Matthews also put a second motion to the board to “Engage Stakeholders in the Lowell Admissions Policy and High School Admissions Criteria” in order to fulfill SFUSD’s equity mission that “every student has access to high-quality teaching and learning.” While this second motion is well-motivated, its singular focus on high school admissions is misguided. There is much that needs fixing in the lower grades: SFUSD’s third-grade reading levels rank near the bottom of California school districts, and SFUSD’s academic achievement levels in both ELA and math for Black and Latinx students also rank near the bottom in California. 

A thoughtful Board of Education would address the issues raised by Lowell constructively. It would revisit the admissions system by soliciting expert analysis and comprehensive community input. It would recognize and address the fact that the reason many families care so deeply about getting into Lowell is their dissatisfaction with many of SFUSD’s other high schools. Most of all, it would make its highest priority to improve education outcomes in SFUSD’s K-8 schools—especially for Black and Latinx families—so that all students reach their fullest potential, and all demographic groups of students are fully represented at SFUSD’s most academically rigorous high school. 

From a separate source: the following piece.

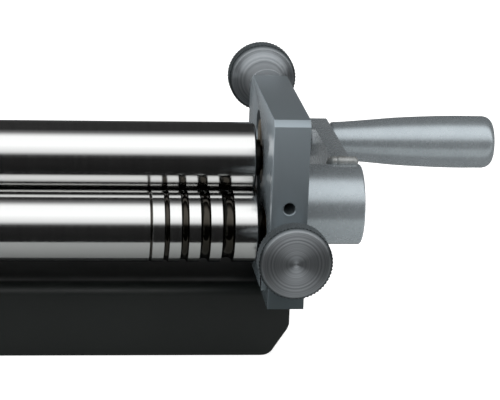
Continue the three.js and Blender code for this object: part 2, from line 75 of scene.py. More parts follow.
def middle(node):
    return (lowCorner(node) + highCorner(node)) / 2


# camera and stage

cameraSetup = {
    "place": (38.0, -925.2, 335.2),    # mm, in the frame's own axes
    "yaw": 6.80, "pitch": 15.96, "roll": 2.17,    # degrees: right, down, clockwise picture
    "lens": 165.7, "sensorWidth": 36,    # mm
    "nearest": 0.05, "farthest": 20,    # m, the range that is drawn
}


def makeCamera():
    data = bpy.data.cameras.new("studioCamera")
    data.lens = cameraSetup["lens"]
    data.sensor_width = cameraSetup["sensorWidth"]
    data.clip_start = cameraSetup["nearest"]
    data.clip_end = cameraSetup["farthest"]
    camera = bpy.data.objects.new("studioCamera", data)
    bpy.context.scene.collection.objects.link(camera)
    turn = (
        Matrix.Rotation(-math.radians(cameraSetup["yaw"]), 4, "Z")
        @ Matrix.Rotation(math.radians(90 - cameraSetup["pitch"]), 4, "X")
        @ Matrix.Rotation(math.radians(cameraSetup["roll"]), 4, "Z")
    )
    camera.matrix_world = Matrix.Translation(Vector(cameraSetup["place"]) * mm) @ turn
    bpy.context.scene.camera = camera


stageSetup = {
    "floorSize": 6.0,    # m
    "floorDrop": 0.2, "patchDrop": 0.1,    # mm under the feet
    "floorColour": "#c8c8c8", "floorGlow": 0.75,    # the glow keeps shadows faint
    "patchFront": 95, "patchSide": 900, "patchBack": 60,    # mm, the pale table edge that the metal mirrors
    "patchColour": "#a9acab", "roughness": 0.8,
    "ambient": 1.0, "mirroredTint": (0.985, 0.995, 1.0),
}

# what polished metal mirrors, by the angle round the X axis: 0 at the front, 90 overhead, 180 at the back
mirroredBands = [
    (-180, 0.20), (-90, 0.10), (-52, 0.05), (-44, 0.015), (8, 0.015), (17, 0.06), (28, 1.1),
    (50, 1.6), (80, 1.5), (96, 0.25), (108, 0.03), (150, 0.03), (168, 0.05), (180, 0.20),
]


def makePlane(name, low, high, height):
    mesh = bpy.data.meshes.new(name)
    corners = [(low[0], low[1]), (high[0], low[1]), (high[0], high[1]), (low[0], high[1])]
    mesh.from_pydata([(x, y, height) for x, y in corners], [], [(0, 1, 2, 3)])
    plane = bpy.data.objects.new(name, mesh)
    bpy.context.scene.collection.objects.link(plane)
    return plane


def makeWorld():
    world = bpy.data.worlds.new("studio")
    bpy.context.scene.world = world
    world.use_nodes = True
    tree = world.node_tree
    tree.nodes.clear()
    place = addNode(tree, "ShaderNodeTexCoord")
    parts = addNode(tree, "ShaderNodeSeparateXYZ", {0: place.outputs["Generated"]})
    ahead = addNode(tree, "ShaderNodeMath", {0: parts.outputs["Y"], 1: -1.0}, operation="MULTIPLY")
    angle = addNode(tree, "ShaderNodeMath", {0: parts.outputs["Z"], 1: ahead.outputs[0]}, operation="ARCTAN2")
    share = addNode(tree, "ShaderNodeMapRange",
                    {"Value": angle.outputs[0], "From Min": -math.pi, "From Max": math.pi})
    ramp = addNode(tree, "ShaderNodeValToRGB", {"Fac": share.outputs["Result"]})
    stops = ramp.color_ramp.elements
    brightest = max(level for _, level in mirroredBands)
    for degrees, _ in mirroredBands[1:-1]:
        stops.new((degrees + 180) / 360)
    for stop, (_, level) in zip(stops, mirroredBands):
        stop.color = [level / brightest * tint for tint in stageSetup["mirroredTint"]] + [1]
    mirrored = addNode(tree, "ShaderNodeBackground", {"Color": ramp.outputs["Color"], "Strength": brightest})
    plain = addNode(tree, "ShaderNodeBackground",
                    {"Color": (1, 1, 1, 1), "Strength": stageSetup["ambient"]})
    rays = addNode(tree, "ShaderNodeLightPath")
    mix = addNode(tree, "ShaderNodeMixShader",
                  {0: rays.outputs["Is Glossy Ray"], 1: plain.outputs[0], 2: mirrored.outputs[0]})
    addNode(tree, "ShaderNodeOutputWorld", {"Surface": mix.outputs[0]})


def plainMaterial(name, hexColour, roughness):
    material = bpy.data.materials.new(name)
    material.use_nodes = True
    shader = material.node_tree.nodes["Principled BSDF"]
    shader.inputs["Base Color"].default_value = toLinear(hexColour)
    shader.inputs["Roughness"].default_value = roughness
    return material


def makeStage():
    half = stageSetup["floorSize"] / 2
    floor = makePlane("studioFloor", (-half, -half), (half, half), -stageSetup["floorDrop"] * mm)
    pale = plainMaterial("paleFloor", stageSetup["floorColour"], stageSetup["roughness"])
    glow = pale.node_tree.nodes["Principled BSDF"].inputs
    glow["Emission Color"].default_value = (1, 1, 1, 1)
    glow["Emission Strength"].default_value = stageSetup["floorGlow"]
    floor.data.materials.append(pale)
    floor.visible_glossy = False
    side, front, back = (stageSetup[key] * mm for key in ("patchSide", "patchFront", "patchBack"))
    card = makePlane("tableEdge", (-side, -front), (side, back), -stageSetup["patchDrop"] * mm)
    paint = plainMaterial("paleTableEdge", stageSetup["patchColour"], stageSetup["roughness"])
    card.data.materials.append(paint)
    card.visible_camera = False
    card.visible_diffuse = False
    card.visible_shadow = False


softLights = [
    {"name": "overheadSoftbox", "place": (-0.1, -1.1, 0.75), "aim": (0.05, 0.0, 0.06),
     "size": (1.8, 0.8), "watts": 8},
    {"name": "backSoftbox", "place": (0.3, 1.2, 0.9), "aim": (0.05, 0.0, 0.06),
     "size": (1.2, 0.8), "watts": 2},
]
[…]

The Board of Education in place before the February 2022 recall was not thoughtful. They spent their time on performative equity stunts like trying to destroy historic murals and renaming schools on the basis of careless Wikipedia searches. The reason San Francisco recalled half of the previous Board of Education was because they were so disgusted by its lack of focus on their singular job of educating students. 

The new Board of Education should now seize this opportunity to show San Francisco how a responsible school board governs. 

First, the board should refuse the request by Superintendent Matthews to extend the lottery admissions system to Lowell for one more year. The merit-based admissions system previously in place was the result of thoughtful deliberation, while the process that replaced it with a lottery was illegitimate. Any changes must start from the system previously in place.

Then, the board should appropriately revise the request by Superintendent Matthews about engaging stakeholders in a discussion about high school admissions. Whatever happens to the admissions criteria at Lowell and other high schools, the far more important issue is how SFUSD can raise the quality of schools at all grade levels. The way to make social justice a reality at SFUSD is to provide every single student an excellent education.